Lastly, we consider forecast combinations. In general, forecast combination acts as a tool for risk diversification across individual models while, in many cases, simultaneously improving performance (Timmermann 2006). Some of the models presented herein (i.e., RF, GBRT, and NN) utilize the benefits of building ensembles as an integral part of the model definition itself. Several studies have highlighted the benefits of forecast combinations and proposed different methods with respect to choosing optimal model weights (e.g., Bates and Granger 1969; Winkler and Makridakis 1983). However, here, we use the forecast combinations as a simple proxy to test whether linear methods contain information complementary to that of the machine learning models. To do this, we form combinations from 1) all models and 2) only nonlinear methods (SVR, RF, GBRT, NN). If there is additional value, we would expect 1), i.e., the combination of all models, to provide superior predictions. Therefore, we restrict ourselves to simple combination schemes that often show better results than more sophisticated methods involving additional parameter estimates (Timmermann 2006).

The forecast combination takes the general form:

$$\begin{aligned} \hat{r}_{i,t+1}^{\text {COMB}} = \sum _{h=1}^{H}w^{h}_{t}\hat{r}_{i,t+1}^h, \end{aligned}$$
(24)

with

$$\begin{aligned} w^{h}_t = {\left\{ \begin{array}{ll} \frac{1}{H} &{} \text {Equal-weighted (EW)} \\ \frac{1/MSE_t^h}{\sum _{m=1}^{M} 1/MSE_t^m} &{} \text {Inverse MSE-weighted (IMSE)} \\ \frac{1/R_t^h}{\sum _{m=1}^{M} 1/R_t^m} &{} \text {Inverse MSE rank-weighted (IRANK),} \end{array}\right. } \end{aligned}$$
(25)

where \(w_t^h\) is the weight of model h at time t and H is the total number of models. MSE refers to the in-sample mean-squared error, and R refers to the ranking of MSE (ascending order) among all models.

Table 9 reports results on the predictive accuracy of forecast combinations. The left-hand panel considers all models in the combination, while the right-hand panel excludes linear methods. We find that the predictive accuracy is consistently higher when relying only on nonlinear methods, irrespective of the concrete combination scheme used. With respect to the weighting-schemes, inverse rank-weighting appears to provide slightly worse results, while the other two are on equal footing. Most importantly, we exhibit two key take-aways: First, all combinations outperform the single use of OLS. Second, and in contrast, none of the combinations is superior to the strongest machine learning model, NN. However, the best model may not be known ex ante; thus, the combination of various models might still reduce model selection risk.

Table 9 This table reports monthly predictive panel \(R^2\) as a percent

Table 10 reports return spreads based on the forecast combinations. The results generally support the statistical findings. However, we find that the economic performance improves over the best individual model, SVR, up to \(Size > 0.7\). Overall, the performance of the conventional OLS approach can be improved when combined with models from the machine learning literature. Moreover, our results raise the question of whether the commonly applied purely linear model is even necessary for building expectations about future stock returns, as the combination of nonlinear methods provides superior performance both statistically and economically while individual model selection risk is reduced.

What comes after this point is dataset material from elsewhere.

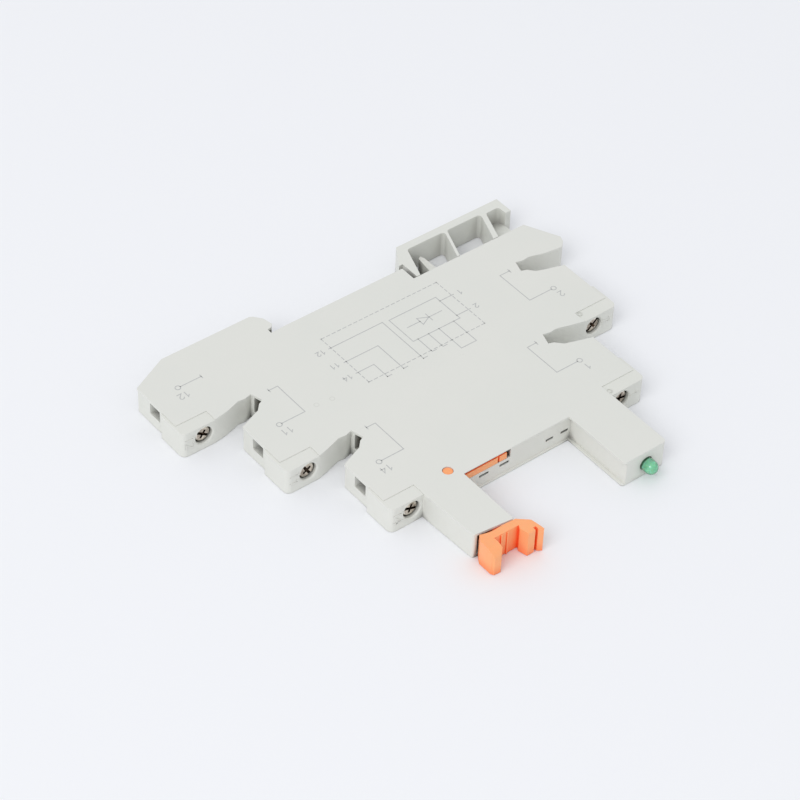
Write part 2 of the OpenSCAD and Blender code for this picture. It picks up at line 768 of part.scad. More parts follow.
module rail_foot() {
    top = hook_h - free_gap;
    run = rib_shift(top - foot_wall);
    end_top = end_top_share * foot_wall;
    end_run = rib_shift(top - end_top);
    rib2_r = rib2_x + foot_rib_2;
    end_in = foot_end - end_wall;
    color([0.82, 0.83, 0.81])
    union() {
        translate([0, 0, foot_z0])
            linear_extrude(foot_z1 - foot_z0)
                difference() {
                    // outer wall, end wall, and the wall with the nose that grips the rail flange
                    polygon([
                        [foot_left, top],
                        [foot_floor_l - nose_l, rail_t + 2 * nose_gap],
                        [foot_floor_l - nose_l, rail_t + nose_gap],
                        [foot_floor_l, rail_t + nose_gap],
                        [foot_floor_l, -foot_low],
                        [rib2_r + over, -foot_low],
                        [rib2_r + over + rib_shift(top - end_drop), top - end_drop],
                        [foot_end, top - end_drop],
                        [foot_end, top]
                    ]);
                    foot_cell(foot_floor_l + side_wall, rib1_x, foot_left + 1.6 * side_wall, rib1_x + run,
                        foot_wall);
                    foot_cell(rib1_x + foot_rib, rib2_x, rib1_x + foot_rib + run, rib2_x + run, foot_wall);
                    foot_cell(rib2_r, end_in, rib2_r + end_run, end_in, end_top);
                }
        // lug with a round top that fills the bottom of the last cell
        intersection() {
            translate([0, 0, foot_z0])
                linear_extrude(lug_h)
                    polygon([
                        [rib2_x + foot_rib_2 / 2, -foot_low],
                        [end_in, -foot_low],
                        [end_in, top - end_drop],
                        [end_in + end_wall / 2, top - end_drop],
                        [end_in + end_wall / 2, top - foot_wall / 2],
                        [rib2_x + foot_rib_2 / 2 + rib_shift(top - foot_wall / 2), top - foot_wall / 2]
                    ]);
            block(rib2_x, foot_end, -lug_front, top, foot_z0 - over, foot_z0 + lug_h);
            translate([rib2_x - over, 0, foot_z0 + lug_h - lug_r])
                rotate([0, 90, 0])
                    cylinder(r = lug_r, h = foot_end - rib2_x + 2 * over);
        }
        // tongue that slides in the housing
        for (x = foot_tabs)
            block(x, x + tab_w, -foot_low + free_gap, -back_drop - tongue_lip - 2 * free_gap,
                mid_z - tongue_neck_t / 2, mid_z + tongue_neck_t / 2);
        block(foot_tabs[0], foot_tabs[2] + tab_w, -back_drop - tongue_lip - free_gap,
            -back_drop - tongue_lip - free_gap - tongue_head_t, floor_t + free_gap, base_h - free_gap);
    }
}

// Side view of the latch head: a bar round the arm's end, a grip leg and a claw
function ring_point(a, r) = [pivot_x + r * sin(a), -pivot_y - r * cos(a)];
head_left_a = -19.5;
head_right_a = 7.3;
// Front outlines, as shares of the claw's or the leg's width and of the head's length
claw_shares = [
    [0.23, 0.72], [0.13, 0.65], [0.01, 0.14], [0, 0.02], [0.26, 0.14], [0.26, 0.3],
    [0.44, 0.3], [0.44, 0.15], [0.9, 0.15], [1.05, 0.55], [0.93, 0.72]
];
leg_shares = [[1, 0.75], [1, 0.26], [0.72, 0.1], [0.15, 0.12], [0, 0.24], [0, 0.9]];
bar_front_share = 0.76;
bar_front = bar_front_share * head_l - latch_tip;
leg_x = arm_l_x - head_w;
module latch_head() {
    steps = 8;
    arc_part = [
        for (i = [0 : steps])
            let (a = head_left_a + (head_right_a - head_left_a) * i / steps)
                ring_point(a, head_back(a))
    ];
    right = arm_l_x + claw_reach;
    claw_part = [for (s = claw_shares) [right - s[0] * claw_w, s[1] * head_l - latch_tip]];
    leg_part = [for (s = leg_shares) [leg_x + s[0] * leg_w, s[1] * head_l - latch_tip]];
    polygon(concat(arc_part, claw_part, leg_part));
}

// Rounding of the leg's front at the upper side
module leg_round() {
    round_r = leg_w * 0.85;
    front = leg_shares[2][1] * head_l - latch_tip;
    difference() {
        block(leg_x - over, leg_x + leg_w + over, front - over, front + round_r,
            head_z1 - round_r, head_z1 + over);
        translate([leg_x - 2 * over, front + round_r, head_z1 - round_r])
            rotate([0, 90, 0])
                cylinder(r = round_r, h = leg_w + 4 * over);
    }
}

module latch_lever() {
    color([1, 0.5, 0.25])
    union() {
        // pivot, with its ends in the base and in the cover
        translate([pivot_x, -pivot_y, lever_gap])
            cylinder(r = pivot_r, h = body_t - lever_gap - pivot_sunk);
        // hub and ejector bar
        translate([0, 0, bar_z])
            linear_extrude(lever_z1 - bar_z) {
                translate([pivot_x, -pivot_y])
                    circle(r = hub_r);
                polygon([
                    [pivot_x, -pivot_y + hub_r / 2],
                    [bar_end, -recess_y + bar_w],
                    [bar_end, -recess_y + run_gap],
                    [bar_end - bar_tip_l, -recess_y + run_gap],
                    [bar_end - bar_tip_l, -recess_y + bar_notch],
                    [bar_end - bar_tip_l - bar_notch, -recess_y + bar_notch],
                    [bar_end - bar_tip_l - bar_notch, -recess_y + run_gap],
                    [recess_l + run_gap, -recess_y + run_gap],
                    [pivot_x, -pivot_y - hub_r]
                ]);
            }
        // arm
        translate([0, 0, lever_z0])
            linear_extrude(lever_z1 - lever_z0)
                polygon([
                    [lever_right, -pivot_y - hub_r + free_gap],
                    [lever_left, -pivot_y - hub_r + free_gap],
                    [lever_left, bar_front + 2 * grip_rib],
                    [lever_right, bar_front + 2 * grip_rib]
                ]);
        translate([0, 0, bar_z])
            linear_extrude(lever_z1 - bar_z)
                polygon([
                    [lever_right, -pivot_y],
                    [pivot_x - hub_r, -pivot_y],
                    [lever_left, -pivot_y - hub_r],
                    [lever_right, -pivot_y - hub_r]
                ]);
        // head
        difference() {
            translate([0, 0, head_z0])
                linear_extrude(head_z1 - head_z0)
                    latch_head();
            leg_round();
        }
        for (k = [0, 1])
            block(lever_left + k * lever_w / 1.6, lever_left + k * lever_w / 1.6 + grip_rib,
                bar_front + 2 * grip_rib, bar_front - grip_rib,
                k * head_z0 + (1 - k) * mid_z, head_z1 - free_gap);
    }
}

module led_lamp() {
    color([0.3, 0.8, 0.5])
    translate([lamp_x, -lamp_seat_y + lamp_flange_t, lamp_z])
        rotate([90, 0, 0])
            rotate_extrude()
                intersection() {
                    union() {
                        square([lamp_flange_r, lamp_flange_t]);
                        square([lamp_r, arm_r_end + lamp_out - lamp_seat_y + lamp_flange_t]);
                        translate([0, arm_r_end + lamp_out - lamp_seat_y + lamp_flange_t])
                            circle(r = lamp_r);
                    }
                    square([lamp_flange_r, arm_r_end]);
                }
}

module led_leads() {
    color("silver")
    for (k = [-1, 1]) {
        x = lamp_x + k * lead_pitch / 2;
        along_y(x, -lamp_seat_y + lamp_flange_t, -pcb_end + lead_run, lamp_z, lead_r);
        translate([x, -pcb_end + lead_run, pcb_top])
            cylinder(r = lead_r, h = lamp_z - pcb_top + lead_r);
    }
}

module circuit_board() {
    color([0.1, 0.4, 0.2])
    translate([0, 0, pcb_z])
        linear_extrude(pcb_t)
            polygon([
                [pcb_l, -pcb_floor_y],
                [pcb_arm_l, -pcb_floor_y],
                [pcb_arm_l, -pcb_end],
                [pcb_r, -pcb_end],
                [pcb_r, -pcb_back],
                [pcb_l, -pcb_back]
            ]);
}

// A small part with its legs on the board: size s, middle at c
module chip(c, s, legs) {
    translate([c[0] - s[0] / 2, c[1] - s[1] / 2, pcb_top + free_gap])
        cube([s[0], s[1], s[2]]);
    for (k = legs, e = [-1, 1])
        translate([c[0] + k * s[0] / 2 - lead_r, c[1] + e * s[1] / 2 - (e < 0 ? leg_l : 0), pcb_top])
            cube([2 * lead_r, leg_l, s[2] / 2]);
}

rect_size = [4.7, 3.9, 2.4];
cap_size = [4.2, 6.4, 3];
diode_size = [2.6, 4.3, 2.2];
res_r = 1.1;
res_l = 5.9;
leg_l = 3 * lead_r;
part_gap = 0.6;
rect_at = [(pcb_arm_l + pcb_r) / 2 - lead_run, -pcb_back - rect_size[1] * 1.5];
cap_at = [rect_at[0], rect_at[1] - (rect_size[1] + cap_size[1]) / 2 - 2 * leg_l - part_gap];
diode_at = [pin_x_a2, -pcb_back - rect_size[1]];
res_top = diode_at[1] - diode_size[1] / 2 - leg_l - part_gap;

module bridge_rectifier() {
    color([0.1, 0.1, 0.1])
    chip(rect_at, rect_size, [-0.55, 0.55]);
}

module smoothing_capacitor() {
    color([0.8, 0.65, 0.2])
    chip(cap_at, cap_size, [0]);
}

module suppression_diode() {
    color([0.12, 0.12, 0.12])
    chip(diode_at, diode_size, [0]);
}

module series_resistors() {
    color([0.5, 0.75, 0.85])
    for (k = [0, 1]) {
        x = pin_x_a2 + k * 2 * (res_r + free_gap);
        translate([x, res_top, pcb_top + res_r])
            rotate([90, 0, 0])
                cylinder(r = res_r, h = res_l);
    }
}

module terminal_screw(i) {
    x = screw_x(i);
    y = front_y(i) + head_sunk;
    slot_t = head_r / 2.8;
    color([0.75, 0.73, 0.68])
    difference() {
        union() {
            along_y(x, y, y + head_t, screw_z, head_r);
            along_y(x, y + head_t - run_gap, front_y(i) + bar_in - run_gap, screw_z, shank_r);
        }
        block(x - head_r - over, x + head_r + over, y - over, y + slot_cut,
            screw_z - slot_t / 2, screw_z + slot_t / 2);
        block(x - slot_t / 2, x + slot_t / 2, y - over, y + slot_cut,
            screw_z - head_r / 1.5, screw_z + head_r / 1.5);
    }
}

module clamp_cage(i) {
    x = screw_x(i);
    y = front_y(i) + nut_in;
    color([0.8, 0.8, 0.78])
    difference() {
        block(x - cage_half, x + cage_half, y, y + nut_t + cage_hole + cage_wall,
            screw_z - cage_z_half, screw_z + cage_z_half);
        block(x - cage_half - over, x + cage_half + over, y + nut_t, y + nut_t + cage_hole,
            screw_z - cage_z_half + slot_cut, screw_z + cage_z_half - slot_cut);
        along_y(x, y - over, y + nut_t + over, screw_z, shank_r + run_gap);
    }
}

module busbar(i) {
    color([0.85, 0.72, 0.45])
    translate([0, 0, bus_z])
        linear_extrude(bus_h) {
            strip(main_path(i), bus_t);
            if (i > T12)
                strip(branch_path(i), bus_t);
        }
}

// Spring clip for one relay pin: a back plate and two leaves that close on the pin
clip_h = 1.8;
module relay_contact(x, w, low_z) {
    back = -clip_back;
    reach = clip_back - recess_y + floor_wall + 2 * free_gap;
    color([0.86, 0.74, 0.5])
    translate([x + w / 2, 0, pin_z])
        rotate([0, -90, 0])
            linear_extrude(w) {
                for (s = [-1, 1]) {
                    strip([
                        [s * (clip_h / 2 - leaf_t / 2), back],
                        [s * (leaf_t / 2 + run_gap), back + reach * 0.7],
                        [s * clip_h / 4, back + reach]
                    ], leaf_t);
                }
                translate([low_z - pin_z, back - leaf_t])
                    square([clip_h / 2 + pin_z - low_z, 2 * leaf_t]);
            }
}

contact_w = 1.7;
coil_contact_w = 1.5;
clip_low = pin_z - clip_h / 2;

module placed() {
    translate([0, origin_y, 0])
        children();
}

placed() housing_base();
placed() housing_cover();
placed() rail_foot();
placed() latch_lever();
placed() led_lamp();
placed() led_leads();
placed() circuit_board();
placed() bridge_rectifier();
placed() series_resistors();
placed() smoothing_capacitor();
placed() suppression_diode();
placed() terminal_screw(T12);  // terminal_screw_12
placed() terminal_screw(T11);  // terminal_screw_11
placed() terminal_screw(T14);  // terminal_screw_14
placed() terminal_screw(TA2);  // terminal_screw_a2
placed() terminal_screw(TA1);  // terminal_screw_a1
placed() clamp_cage(T12);  // clamp_cage_12
placed() clamp_cage(T11);  // clamp_cage_11
placed() clamp_cage(T14);  // clamp_cage_14
placed() clamp_cage(TA2);  // clamp_cage_a2
placed() clamp_cage(TA1);  // clamp_cage_a1
placed() busbar(T12);  // busbar_12
placed() busbar(T11);  // busbar_11
placed() busbar(T14);  // busbar_14
placed() busbar(TA2);  // busbar_a2
placed() busbar(TA1);  // busbar_a1
placed() relay_contact(pin_x_12, contact_w, clip_low);  // relay_contact_12
placed() relay_contact(pin_x_11, contact_w, clip_low);  // relay_contact_11
placed() relay_contact(pin_x_14, contact_w, clip_low);  // relay_contact_14
placed() relay_contact(pin_x_a2, coil_contact_w, pcb_top);  // relay_contact_a2
placed() relay_contact(pin_x_a1, coil_contact_w, pcb_top);  // relay_contact_a1
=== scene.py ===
"""Slim plug-in relay socket on a pale table: looks, markings, screws, light and camera."""

import json
import math

import bmesh
import bpy
from mathutils import Matrix, Vector


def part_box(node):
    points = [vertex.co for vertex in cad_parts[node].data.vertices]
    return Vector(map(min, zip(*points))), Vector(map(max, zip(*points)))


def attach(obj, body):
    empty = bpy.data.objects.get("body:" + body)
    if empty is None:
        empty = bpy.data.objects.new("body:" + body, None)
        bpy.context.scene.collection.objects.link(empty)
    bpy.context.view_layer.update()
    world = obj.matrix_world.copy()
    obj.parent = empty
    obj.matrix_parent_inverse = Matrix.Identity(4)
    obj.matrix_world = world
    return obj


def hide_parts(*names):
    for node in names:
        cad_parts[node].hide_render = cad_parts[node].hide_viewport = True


MM = 0.001
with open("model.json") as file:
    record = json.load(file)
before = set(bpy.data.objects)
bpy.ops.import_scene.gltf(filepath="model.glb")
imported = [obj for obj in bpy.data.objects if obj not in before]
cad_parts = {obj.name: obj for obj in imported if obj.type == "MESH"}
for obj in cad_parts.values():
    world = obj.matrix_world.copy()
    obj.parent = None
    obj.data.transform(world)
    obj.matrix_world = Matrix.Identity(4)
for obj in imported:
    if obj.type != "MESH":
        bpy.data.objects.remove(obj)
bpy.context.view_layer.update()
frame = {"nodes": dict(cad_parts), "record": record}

# Places taken from the frame, in millimetres
OUTPUTS = ("12", "11", "14")
INPUTS = ("a2", "a1")
TERMINALS = OUTPUTS + INPUTS
MOUNTS = {mount["name"]: mount for mount in frame["record"]["mounts"]}
SEAT_Y = MOUNTS["rail_seat"]["pos_m"][1] / MM


def node_box(name):
    """Lowest and highest corner of a CAD node, in millimetres."""
    low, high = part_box(name)
    return low / MM, high / MM


TOP = node_box("housing_cover")[1].z


def outward(key):
    """Direction along x in which a terminal faces its wire."""
    return -1 if key in OUTPUTS else 1


# Helpers for shader nodes


def new_material(name):
    mat = bpy.data.materials.new(name)
    mat.use_nodes = True
    tree = mat.node_tree
    return mat, tree, tree.nodes["Principled BSDF"]


def node(tree, kind, **values):
    """New node, with its settings and the values of its inputs."""
    made = tree.nodes.new(kind)
    for key, value in values.items():
        if hasattr(made, key):
            setattr(made, key, value)
        else:
            made.inputs[key].default_value = value
    return made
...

Table 10 This table reports the return of a prediction-based zero-investment strategy formed from different forecast combination schemes, i.e., simple averaging (‘EW’), inverse rank-weighting (‘IRANK’) and inverse MSE-weighting (‘IMSE’)

7 Conclusion

In this paper, we provide an eye-level comparison of the commonly applied linear regression approach in stock return predictions (Lewellen 2015) and machine learning methods, i.e., penalized linear methods, support vector regression, tree-based methods, and neural networks. We find that the nonlinear machine learning methods in particular can provide both statistically and economically meaningful performance gains over the conventional OLS approach, thereby revealing that machine learning methods are not more vulnerable than OLS to model breakdowns.Footnote 17 In our analysis, GBRTs exhibit the highest outperformance, of approximately 0.6% per month, based on the entire cross-section of European stocks, which decreases to 0.1% per month when only stocks of the largest ten percent of firms are considered. Overall, we find that NN provides the most reliable predictions in terms of both statistical and economic performance, as its superior performance is robust over all market segments. In addition, we find that the economic performance gains are not attributable to substantially higher turnover of stocks. Analyzing bull and bear markets separately, we find that the value of NN is mostly generated in downward trending markets when investors generally lose money. As forecast combinations have frequently been found to produce better forecasts than methods based on the ex ante best individual forecasting models (Timmermann 2006), we investigate the performance of forecast combinations and find that the combination of only nonlinear models exhibits the performance of the best individual model, which is good news, as it allows investors to reduce model selection risk by diversification. We further find that all forecast combinations in this study outperform the sole use of OLS. Our results are derived based on a small set of well-established predictor variables borrowed from the asset pricing literature. However, as the performance of the (nonlinear) machine learning methods is generally higher than that of OLS, we strongly recommend a more intensive use of machine learning models to predict stock returns in future research and practice. Beyond our considerations, future research should also examine the use of machine learning techniques with respect to long-term stock returns (as considered in Kyriakou et al. 2021; Mammen et al. 2019) more closely.